A delegation from the reservation traveled downriver to gather the dead, but there were few bodies to bring home. Most were pinned underwater by the failed steel, where they remain today. A funeral for the eight men whose bodies were recovered took place the Monday after the collapse. The village was almost entirely Catholic in those days, and the ceremony was held in the St. Francis-Xavier Mission, a stone church near the river. Eight simple coffins lay on a platform in front of the altar. A local choir sang liturgical chants in Mohawk. The Archbishop of Montreal said mass to the overflowing church. “I am here to pray and share your grief,” the Archbishop told the mourners, as a priest translated his sermon into Mohawk. “A father is above all in sympathy with his children in trial.
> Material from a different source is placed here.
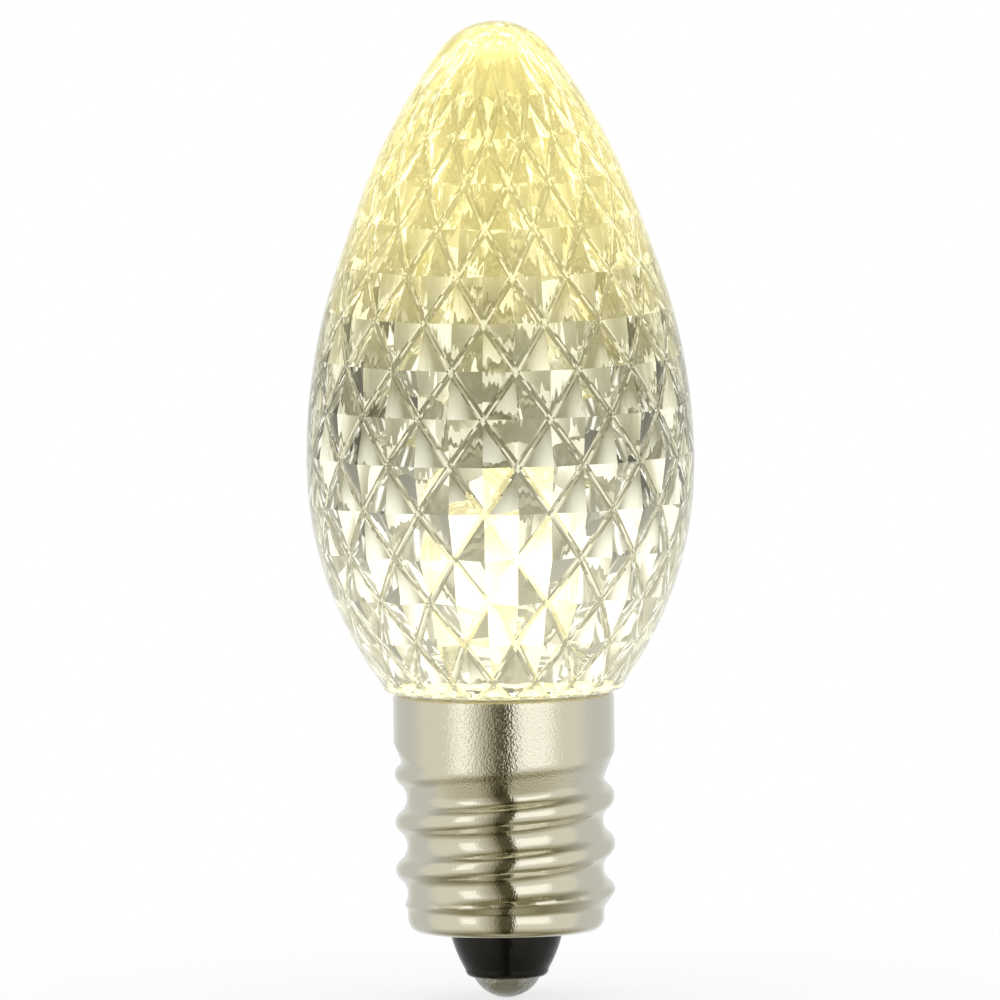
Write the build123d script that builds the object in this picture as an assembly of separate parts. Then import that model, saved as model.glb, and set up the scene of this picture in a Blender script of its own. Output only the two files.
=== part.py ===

Yours is a severe one. The remains of eight victims now lie before us; but how many more have found a watery grave, perhaps never to be recovered? Like Rachel’s, your sorrow is one that will not be allayed.”
BOOMING OUT
The sorrow had a peculiar effect on the Mohawks. Rather than end or diminish their enthusiasm for high steel work, it seems to have done precisely the opposite. In 1915, just 8 years after the disaster, an investigator for the American Board of Indian Commissioners visited Kahnawake and reported that 587 out of 651 adult males belonged to the structural steel union, up from less than 100 in 1907. Even if this figure is inflated—it’s difficult to believe it’s not—there does seem to have been a real surge in interest. Apparently, the danger of the work only added to its appeal. “It made high steel much more interesting to them,” a retired Mohawk riveter told Joseph Mitchell in 1949. “It made them take pride in themselves that they could do such dangerous work.”